----- Given records

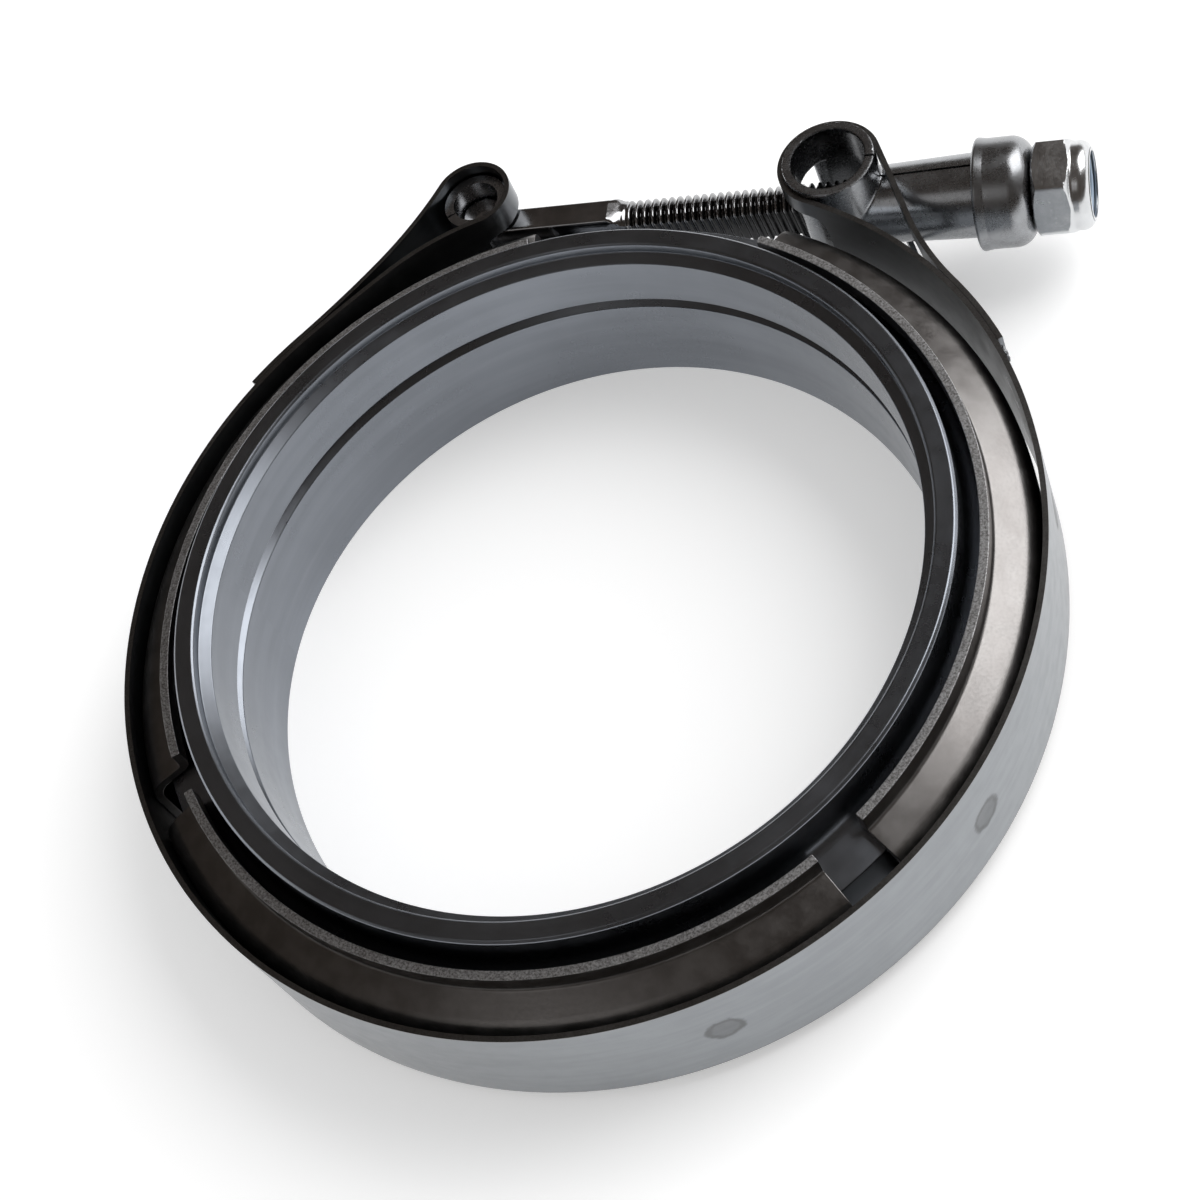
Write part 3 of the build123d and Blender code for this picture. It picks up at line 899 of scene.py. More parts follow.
@dataclass
class Bolt:
    """T-bolt: round head, flat shank, taper and a rolled thread."""

    thread_r: float = 4.0
    pitch: float = 1.25
    thread_depth: float = 0.72
    crest_share: float = 0.16
    root_share: float = 0.2
    thread_start: float = -32.37
    taper: float = 2.3
    shank_half_t: float = 2.25
    shank_half_w: float = 4.7
    heel: float = 1.6
    head_r: float = 3.3
    steps_per_turn: int = 16
    around: int = 72
    tip_chamfer: float = 0.9
    shank_power: float = 9.0
    flank_bend: float = 0.35
    run_in_turns: float = 1.1
    head_edge: float = 0.5
    head_dome: float = 0.35
    sharp_angle: float = 38.0

    def section(self, along: np.ndarray) -> tuple[np.ndarray, np.ndarray, np.ndarray]:
        """Half thickness, half width and superellipse power along the bolt.

        All three run from the flat shank's values to the round thread's with a smooth step.

        Args:
            along: Distances along the bolt.

        Returns:
            Half thickness, half width, and power.
        """
        share = np.clip((along - self.thread_start + self.taper) / self.taper, 0, 1)
        smooth = share * share * (3 - 2 * share)
        thick = self.shank_half_t + (self.thread_r - self.shank_half_t) * smooth
        wide = self.shank_half_w + (self.thread_r - self.shank_half_w) * share
        power = 2 + (self.shank_power - 2) * (1 - smooth) ** 1.5
        return thick, wide, power

    def thread_drop(self, along: np.ndarray, angle: np.ndarray, end: float) -> np.ndarray:
        """Depth of the thread below its crest: a trapezoid wave of the phase s / pitch - a / 360.

        Args:
            along: Distances along the bolt, of shape (n, 1).
            angle: Angles in degrees, of shape (1, m).
            end: Where the bolt ends.

        Returns:
            Depths of shape (n, m).
        """
        phase = (along / self.pitch - angle / 360.0) % 1.0
        away = np.abs(phase - 0.5) * 2
        flank = 1 - self.crest_share - self.root_share
        cut = np.clip((away - self.crest_share) / flank, 0, 1)
        cut = cut * cut * (3 - 2 * cut) * self.flank_bend + cut * (1 - self.flank_bend)
        run_in = np.clip((along - self.thread_start) / (self.run_in_turns * self.pitch), 0, 1)
        chamfer = np.clip(along - (end - self.tip_chamfer), 0, None)
        return np.maximum(self.thread_depth * cut * run_in, chamfer)

    def build(self) -> bpy.types.Object:
        """Makes the bolt and its head.

        Returns:
            The bolt.
        """
        line_ = BOLT_LINE
        end = line_.nut_end() - line_.insert_depth - line_.bolt_short
        start = line_.head_distance()
        shank = np.linspace(start, self.thread_start - self.taper, 40)
        fine = self.pitch / self.steps_per_turn
        rest = np.arange(self.thread_start - self.taper + fine, end, fine)
        along = np.concatenate([shank, rest, [end]])[:, None]
        angle = full_turn(self.around)[None]
        thick, wide, power = self.section(along)
        turn = np.radians(angle)
        cosine, sine = np.cos(turn), np.sin(turn)
        across = thick * np.sign(cosine) * np.abs(cosine) ** (2 / power)
        height = wide * np.sign(sine) * np.abs(sine) ** (2 / power)
        keep = 1 - self.thread_drop(along, angle, end) / self.thread_r
        heel = np.clip(1 - (along - start) / self.heel, 0, 1)
        lift = self.heel * (1 - np.sqrt(1 - heel * heel))
        across = np.where(across < 0, np.maximum(across, -self.shank_half_t + lift), across)
        surface = Surface()
        grid = np.stack([np.broadcast_to(along, across.shape), across * keep, height * keep], -1)
        index = surface.add_grid(grid, wrap_columns=True)
        surface.add_fan(index[0], np.array([start, 0.0, 0.0]))
        surface.add_fan(index[-1], np.array([end, 0.0, 0.0]), flip=True)
        body = surface.build("t_bolt_threaded", line_.place())
        head = self.head()
        with bpy.context.temp_override(active_object=body, selected_editable_objects=[body, head]):
            bpy.ops.object.join()
        body.data.shade_smooth()
        body.data.set_sharp_from_angle(angle=math.radians(self.sharp_angle))
        return body

    def head(self) -> bpy.types.Object:
        """Round head with a domed face at each end.

        Returns:
            The head, to be joined to the bolt.
        """
        half, radius = self.shank_half_w, self.head_r
        corners = [(0.0, half), (radius, half - self.head_dome), (radius, 0.0)]
        top = rounded_path(corners, [self.head_edge])
        outline = np.concatenate([top, (top * [1, -1])[::-1][1:]])[1:-1]
        surface = Surface()
        index = surface.add_grid(ring_grid(outline, full_turn(64)), wrap_rows=True)
        surface.add_fan(index[:, 0], np.array([0.0, 0.0, half]))
        surface.add_fan(index[:, -1], np.array([0.0, 0.0, -half]), flip=True)
        return surface.build("t_bolt_head", BOLT_LINE.head_place())


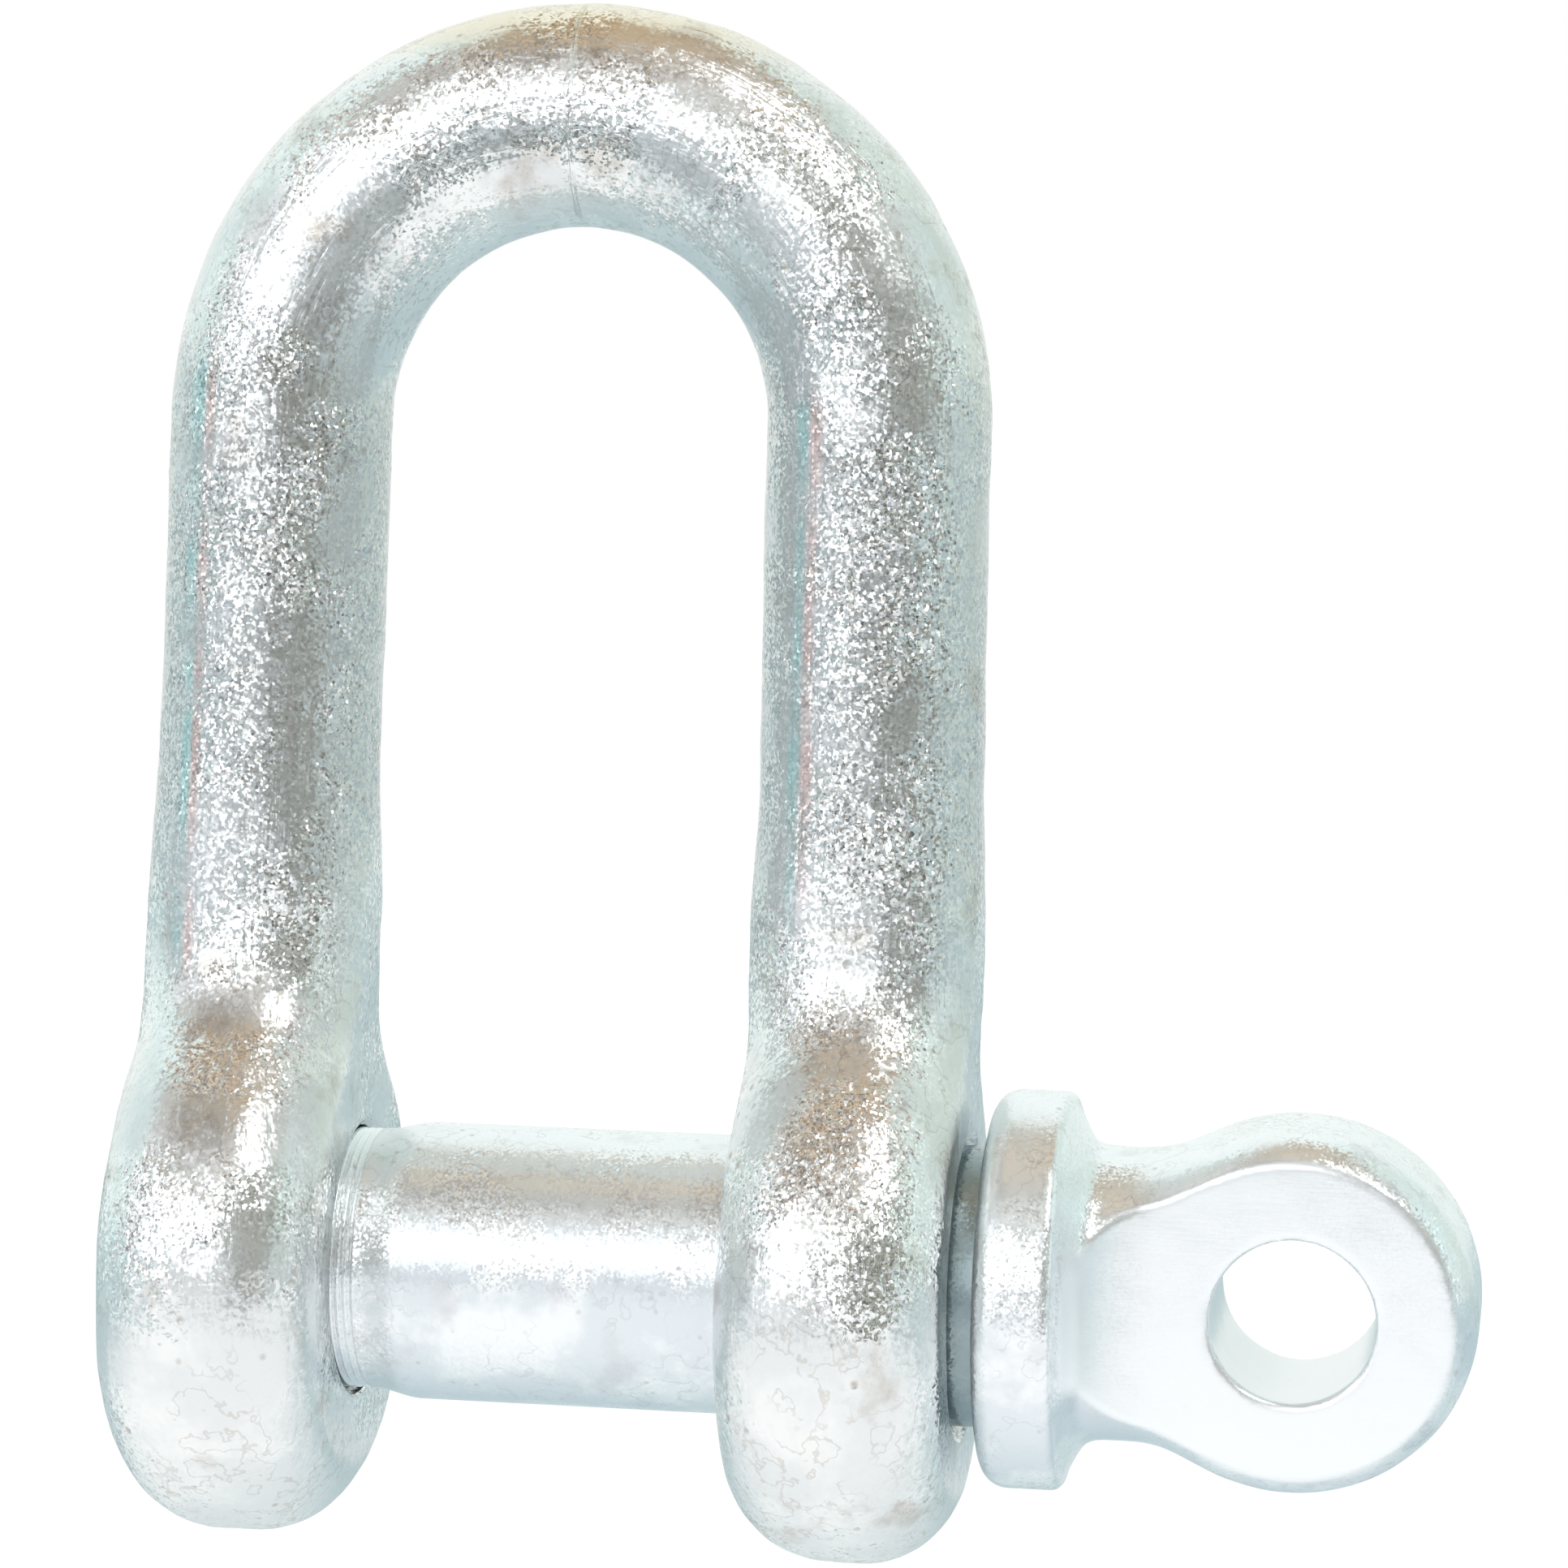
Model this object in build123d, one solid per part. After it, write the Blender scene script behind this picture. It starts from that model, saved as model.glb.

----------

Task
Write out every line of the records exactly.

Exercise solution
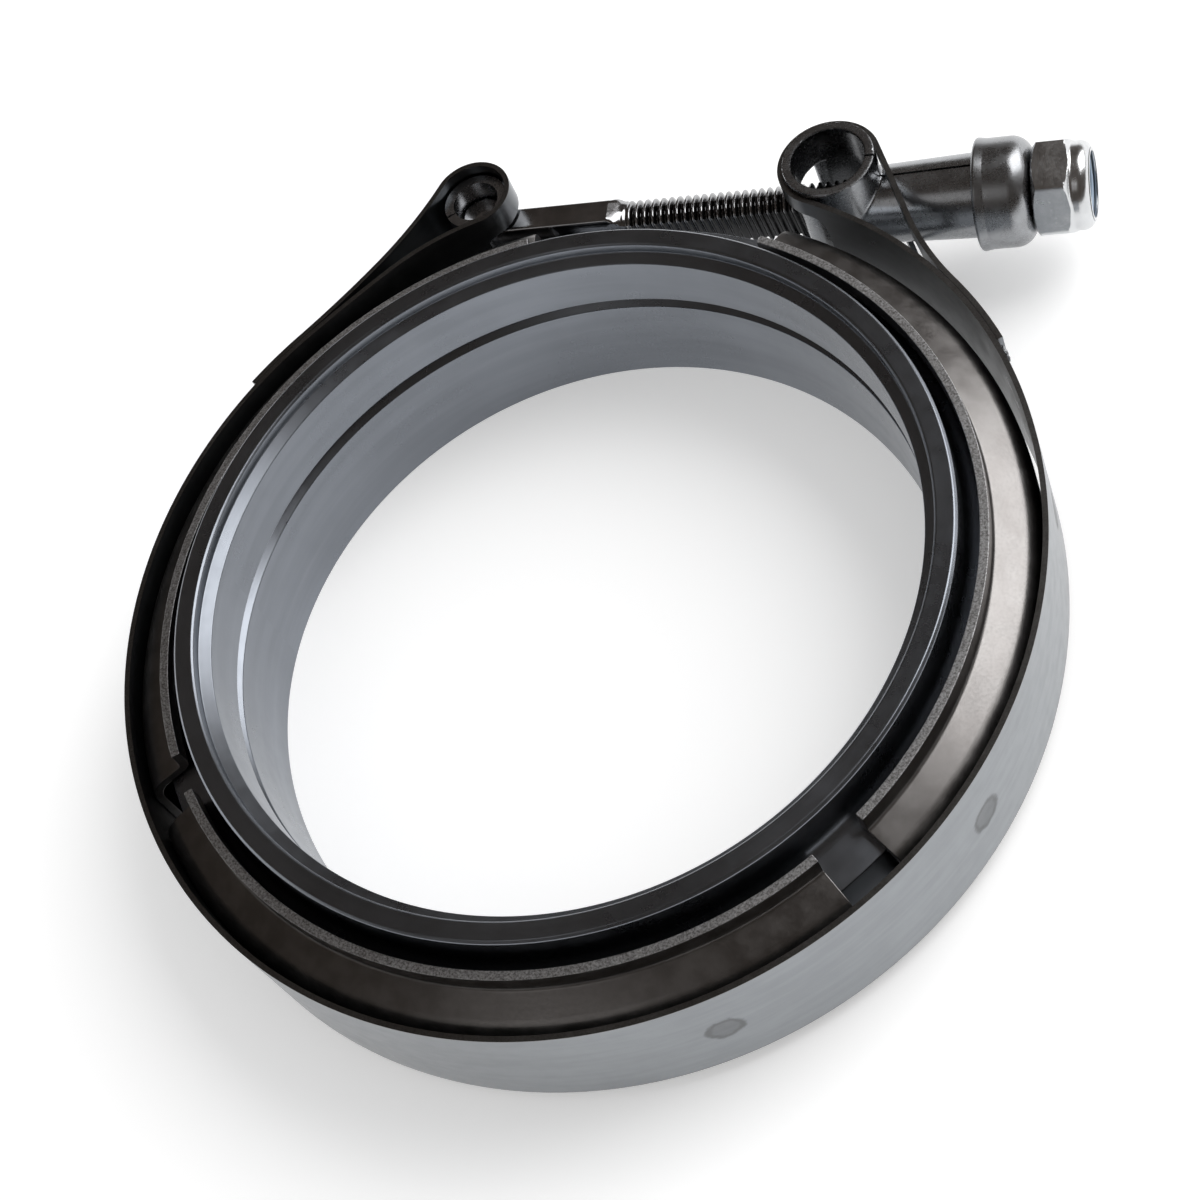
Write part 3 of the build123d and Blender code for this picture. It picks up at line 899 of scene.py. More parts follow.
@dataclass
class Bolt:
    """T-bolt: round head, flat shank, taper and a rolled thread."""

    thread_r: float = 4.0
    pitch: float = 1.25
    thread_depth: float = 0.72
    crest_share: float = 0.16
    root_share: float = 0.2
    thread_start: float = -32.37
    taper: float = 2.3
    shank_half_t: float = 2.25
    shank_half_w: float = 4.7
    heel: float = 1.6
    head_r: float = 3.3
    steps_per_turn: int = 16
    around: int = 72
    tip_chamfer: float = 0.9
    shank_power: float = 9.0
    flank_bend: float = 0.35
    run_in_turns: float = 1.1
    head_edge: float = 0.5
    head_dome: float = 0.35
    sharp_angle: float = 38.0

    def section(self, along: np.ndarray) -> tuple[np.ndarray, np.ndarray, np.ndarray]:
        """Half thickness, half width and superellipse power along the bolt.

        All three run from the flat shank's values to the round thread's with a smooth step.

        Args:
            along: Distances along the bolt.

        Returns:
            Half thickness, half width, and power.
        """
        share = np.clip((along - self.thread_start + self.taper) / self.taper, 0, 1)
        smooth = share * share * (3 - 2 * share)
        thick = self.shank_half_t + (self.thread_r - self.shank_half_t) * smooth
        wide = self.shank_half_w + (self.thread_r - self.shank_half_w) * share
        power = 2 + (self.shank_power - 2) * (1 - smooth) ** 1.5
        return thick, wide, power

    def thread_drop(self, along: np.ndarray, angle: np.ndarray, end: float) -> np.ndarray:
        """Depth of the thread below its crest: a trapezoid wave of the phase s / pitch - a / 360.

        Args:
            along: Distances along the bolt, of shape (n, 1).
            angle: Angles in degrees, of shape (1, m).
            end: Where the bolt ends.

        Returns:
            Depths of shape (n, m).
        """
        phase = (along / self.pitch - angle / 360.0) % 1.0
        away = np.abs(phase - 0.5) * 2
        flank = 1 - self.crest_share - self.root_share
        cut = np.clip((away - self.crest_share) / flank, 0, 1)
        cut = cut * cut * (3 - 2 * cut) * self.flank_bend + cut * (1 - self.flank_bend)
        run_in = np.clip((along - self.thread_start) / (self.run_in_turns * self.pitch), 0, 1)
        chamfer = np.clip(along - (end - self.tip_chamfer), 0, None)
        return np.maximum(self.thread_depth * cut * run_in, chamfer)

    def build(self) -> bpy.types.Object:
        """Makes the bolt and its head.

        Returns:
            The bolt.
        """
        line_ = BOLT_LINE
        end = line_.nut_end() - line_.insert_depth - line_.bolt_short
        start = line_.head_distance()
        shank = np.linspace(start, self.thread_start - self.taper, 40)
        fine = self.pitch / self.steps_per_turn
        rest = np.arange(self.thread_start - self.taper + fine, end, fine)
        along = np.concatenate([shank, rest, [end]])[:, None]
        angle = full_turn(self.around)[None]
        thick, wide, power = self.section(along)
        turn = np.radians(angle)
        cosine, sine = np.cos(turn), np.sin(turn)
        across = thick * np.sign(cosine) * np.abs(cosine) ** (2 / power)
        height = wide * np.sign(sine) * np.abs(sine) ** (2 / power)
        keep = 1 - self.thread_drop(along, angle, end) / self.thread_r
        heel = np.clip(1 - (along - start) / self.heel, 0, 1)
        lift = self.heel * (1 - np.sqrt(1 - heel * heel))
        across = np.where(across < 0, np.maximum(across, -self.shank_half_t + lift), across)
        surface = Surface()
        grid = np.stack([np.broadcast_to(along, across.shape), across * keep, height * keep], -1)
        index = surface.add_grid(grid, wrap_columns=True)
        surface.add_fan(index[0], np.array([start, 0.0, 0.0]))
        surface.add_fan(index[-1], np.array([end, 0.0, 0.0]), flip=True)
        body = surface.build("t_bolt_threaded", line_.place())
        head = self.head()
        with bpy.context.temp_override(active_object=body, selected_editable_objects=[body, head]):
            bpy.ops.object.join()
        body.data.shade_smooth()
        body.data.set_sharp_from_angle(angle=math.radians(self.sharp_angle))
        return body

    def head(self) -> bpy.types.Object:
        """Round head with a domed face at each end.

        Returns:
            The head, to be joined to the bolt.
        """
        half, radius = self.shank_half_w, self.head_r
        corners = [(0.0, half), (radius, half - self.head_dome), (radius, 0.0)]
        top = rounded_path(corners, [self.head_edge])
        outline = np.concatenate([top, (top * [1, -1])[::-1][1:]])[1:-1]
        surface = Surface()
        index = surface.add_grid(ring_grid(outline, full_turn(64)), wrap_rows=True)
        surface.add_fan(index[:, 0], np.array([0.0, 0.0, half]))
        surface.add_fan(index[:, -1], np.array([0.0, 0.0, -half]), flip=True)
        return surface.build("t_bolt_head", BOLT_LINE.head_place())


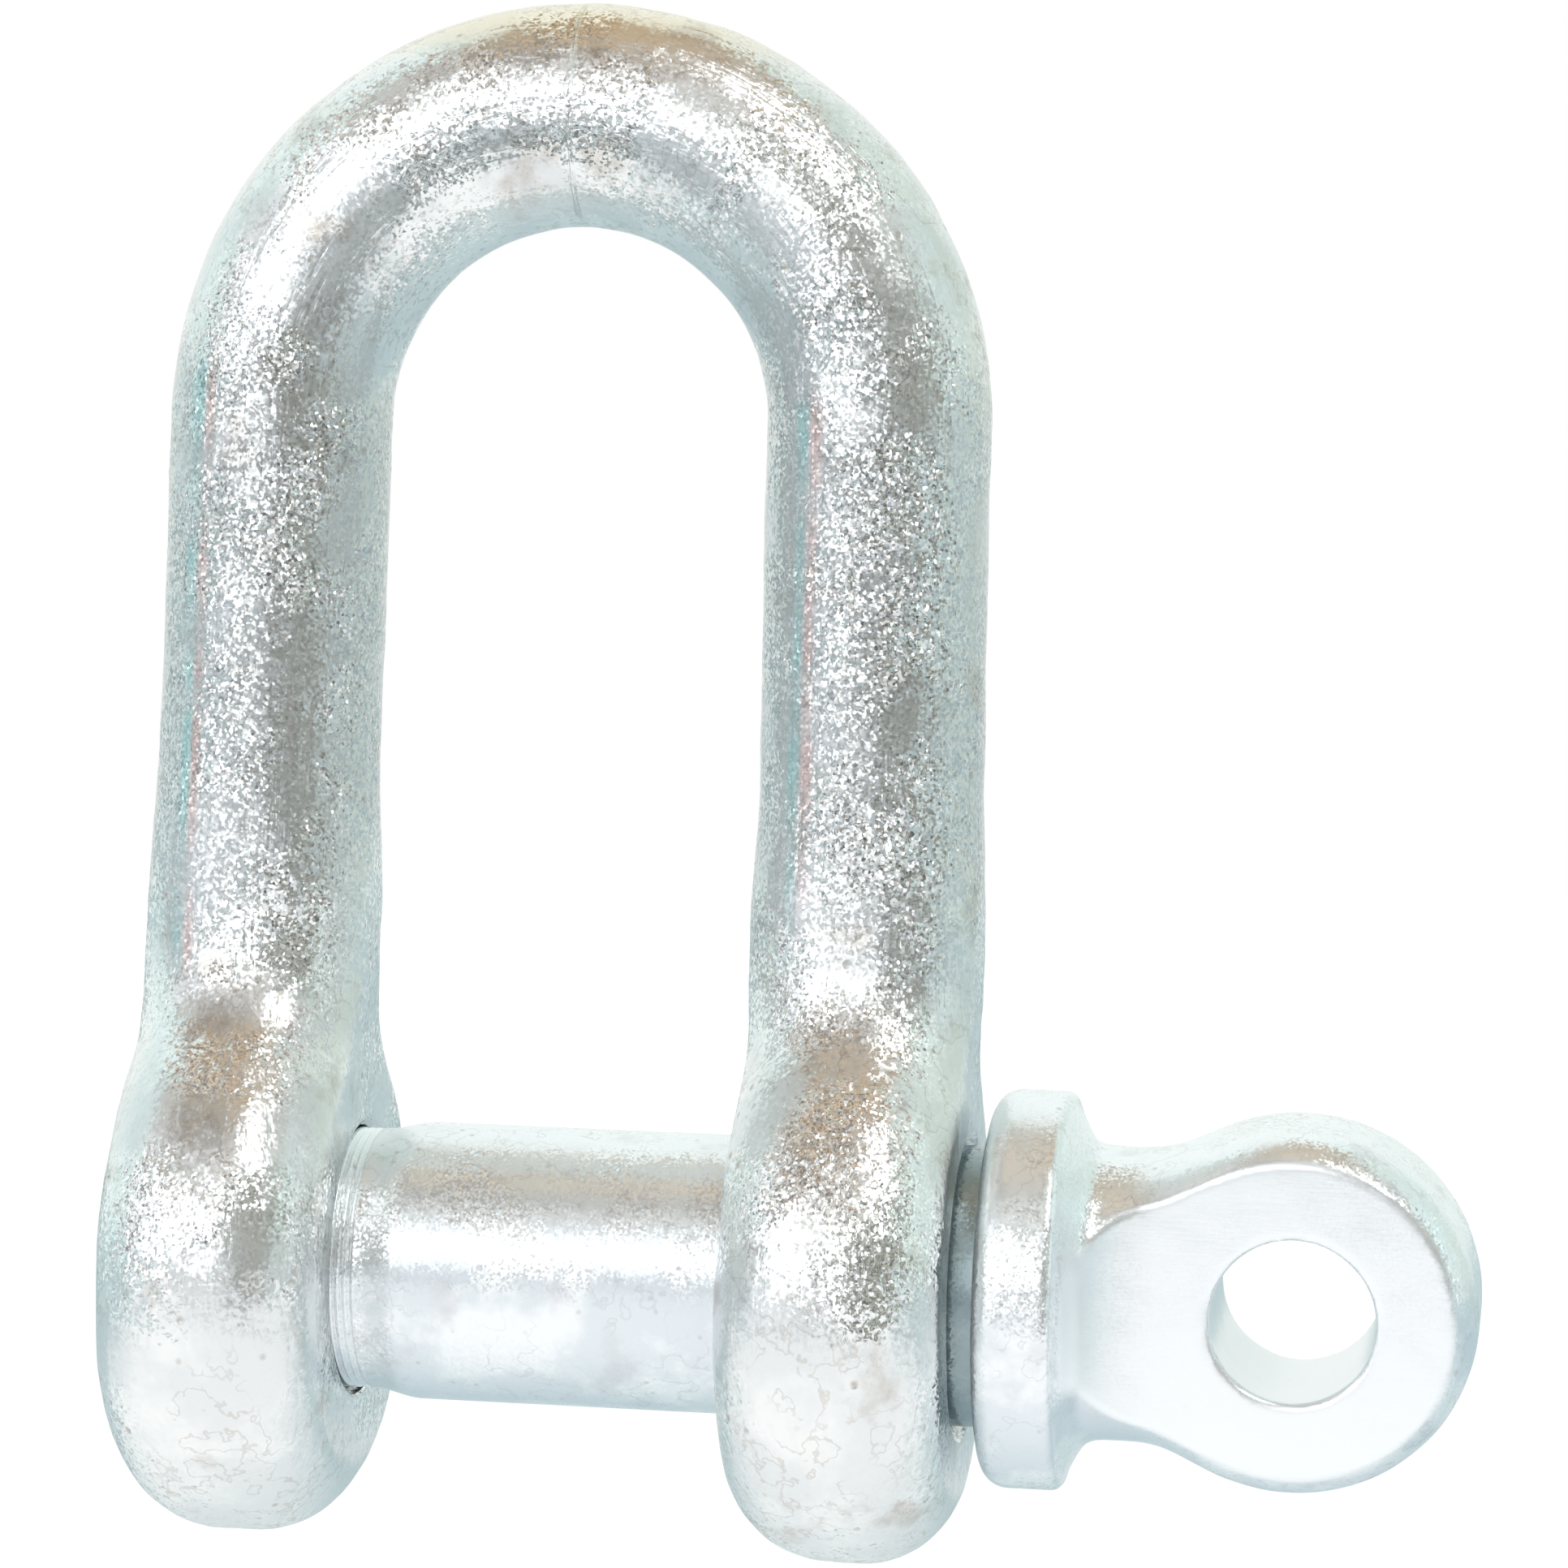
Model this object in build123d, one solid per part. After it, write the Blender scene script behind this picture. It starts from that model, saved as model.glb.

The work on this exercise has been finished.